Thursday, December 27, 2007

The Dog House

This afternoon I ran into a neighbour while walking the dog. The weather was cold and wet - something between very wet snow and slushy rain fell on our faces and the chill wind kept our hands in our pockets. We hiked through mud and deep boggy puddles of black goo. We hiked for two hours - both of us knew a lot about being out in the woods and not going back to the house. But I didn't realize that yet.

Her dogs were unruly and poorly trained. They barked at everything and leapt about. They were a constant demand on her time. Why would she want to put up with such an irritation?

My friend has 6 children, now in their late teens and early adulthood. Her husband works hard and makes a good living, while she stays at home and manages the house. They have recently moved into a large and beautiful home, but one without a basement.

Now nobody wants three muddy and noisy dogs in the house, not even her. So she put up a shed in the back yard for the dogs to live in. And then she put a chair, a light and a heater in the shed. And now she spends every evening in the shed with a blanket over her knees and her favourite novel in her lap, so the dogs "won't be so lonely."

What is wrong with this picture?

Finally it all came tumbling out. Her husband's other children, the yelling, the fights, the violence, the police. She has endured all that, but she is still hanging in, hopeful and caring for her family, spending each evening out in the shed with her dogs, doing what she has to do to survive. Out there she is the mistress of her dog house, there is no one to harass her and complain that she did not get it right.

... so she spends her evenings in the doghouse.

She explained all this to me with a cheerful voice, but full of questions - were women really created to be servants, wouldn't it be better to live alone all one's life and never marry, be a servant or remain single, what do you think?

I recognized her voice, her questions, her cheerfulness, because it used to be mine. It's pretty normal isn't it - to spend your evenings in a quiet place with those who love you most. Don't you think?

This isn't fiction, who would invent a story like this?
    Today's young women are disillusioned with their mother's inability to sustain marriages.
This morning I read this quote above from Mary Kassian on Gender Blog. I want to tell the untold stories, the stories that won't be told.

Men have their own stories, but I don't know those stories as well. I just get a glimpse once in a while. Here is one story I do know and have written.

3 comments:

Anonymous said...

Every mother who was unable to "sustain" her marriage has a story. And sometimes when you hear those stories, you realize that the assumption that it was an inability to sustain a marriage was not the issue at all.

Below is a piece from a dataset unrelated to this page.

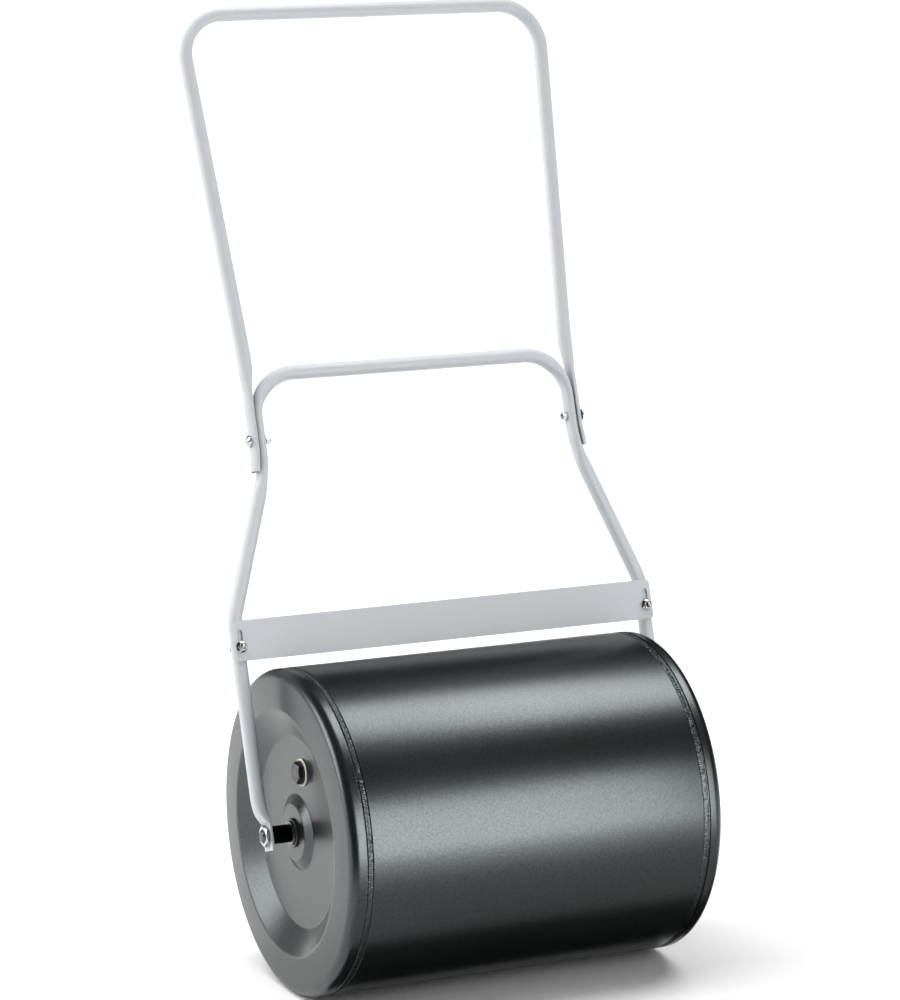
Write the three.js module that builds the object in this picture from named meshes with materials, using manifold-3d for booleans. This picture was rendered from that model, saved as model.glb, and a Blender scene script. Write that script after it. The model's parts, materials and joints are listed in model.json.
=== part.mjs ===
// A garden lawn roller: a hollow steel drum that is filled through a plug in one end cap, turning on an
// axle between the arms of a bent tube frame, with a hairpin push handle bolted on above it and a
// scraper plate that slides in two slots just over the drum.
//
// Millimetres, +Z up. The origin is on the ground under the middle of the drum, the axle runs along X,
// and the frame leans back towards +Y. "Left" is the -X side, which is the side of the filler plug.

import * as THREE from 'three';
import { mergeVertices } from 'three/addons/utils/BufferGeometryUtils.js';
import Module from 'manifold-3d';

const wasm = await Module();
wasm.setup();

// ---------------------------------------------------------------- driving dimensions

const GAP = 0.3; // left between pieces that touch
const LEAN = THREE.MathUtils.degToRad(18.5); // of the frame, back from upright

const drum = { radius: 200, seam: 229.5, sheet: 1.5, beadWidth: 9, sides: 48 };

// The end cap is one pressing: skirt, rolled rim, broad ring, conical step, flat floor, hub boss.
const cap = {
  rimBend: 12.6, // radius of the rolled rim
  rimFace: 248.3, // distances of its faces from the middle of the drum
  ringFace: 250,
  floorFace: 231.3,
  bossFace: 237.8,
  ringRadius: 151, // inner edge of the ring
  floorRadius: 116.6,
  bossBase: 47,
  bossTop: 34.5,
};

const axle = { radius: 8, end: 280.5 };
const hubTube = { outer: 15, inner: 12.5 };
const bush = { flange: 18, thickness: 3, body: 12.2, length: 24, running: 0.08 };
const thrustWasher = { radius: 15, thickness: 2 };
const axleNut = { acrossFlats: 24, thickness: 5 };
const spacerRadius = 11;
const washerFace = cap.bossFace + GAP + bush.thickness + GAP; // where the thrust washer rests on the bush

const tube = { radius: 9, wall: 1.5, sides: 16, innerSides: 8 };

// Half of the lower frame, by height above the axle in the plane of the frame.
const lower = {
  crossbar: 562.5,
  cornerBend: 54,
  jointX: 213.5, // half the spacing of the arms where the handle is bolted on
  armX: 278, // and beside the drum
  waistTop: 443, // the arms spread between these two heights
  waistFoot: 265,
  waistBend: 150,
  shoulderBend: 60,
};
const drainRadius = 2.5;

// The seat is where the lower frame is flattened for the handle, over a run at each end of it.
const seat = { top: 520, foot: 440, run: 30, thin: 6.5, wide: 11 };

// The tab is the foot of each arm, pressed flat for the axle between two heights.
const tab = {
  bottom: -18.5,
  thickness: 4,
  width: 26,
  power: 7, // how square the pressed section is
  outerFace: 272.5,
  pressStart: 54,
  pressEnd: 14,
  hollowFoot: 38, // where the hollow of the tube is pressed shut
};

const handle = {
  topBar: 1018,
  topX: 248.5, // half the spacing of the arms, at the line of the top bar
  cornerBend: 54,
  straightFoot: 576, // the arm is straight and round down to here
  straightX: 219.8,
  saddleTop: 528, // and pressed to a saddle from here to its end
  flareTop: 470, // below here it follows the lower frame outwards
  flare: 2.6,
  end: 443,
  thin: 3.7,
  wide: 11,
  curl: 0.03, // how fast the saddle curls round its seat
};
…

I weep for my children, and my daughter especially, who cannot yet know or understand the reasons I left her dad, and who already, at age 10, has no certainty that marriage can be sustained. She sees good marriages around her, but that can never erase the shock of knowing that marriage is not as solid as she had assumed and been taught.

And which is worse--for her to grieve now that marriage isn't always permanent and can't always be "sustained"? Or to realize that there are marriage relationships so dangerous and wrong that the word "sustained" shouldn't even be in the picture.

And if she understood that, would she ever want to be married? When she was 9, she told me that she didn't think she ever wanted to marry because it is too awful to have the possibility of breaking up and splitting a family like ours has done. Recently, she said that she's not so afraid of that anymore.

But, my heart does weep for her disillusionment. Can God redeem that disillusionment in a way that protects her, but does not leave her hardened and shut off from relationships, including, but not only, marriage? I hope and pray so.

Anonymous said...

What a good thoughtful aching post.

Anonymous said...

Hi Suzanne,

I'm glad she found a place to have peace... For me, I find peace in the presence and embrace of the one who LOVES me.

I have recently realized that my understanding of Biblical grounds for divorce and freedom for remarriage "in the Lord" is far too narrow. Abuse and neglect is biblical grounds. GOD does not want HIS precious children trapped in a marriage which has the atmosphere of a concentration camp.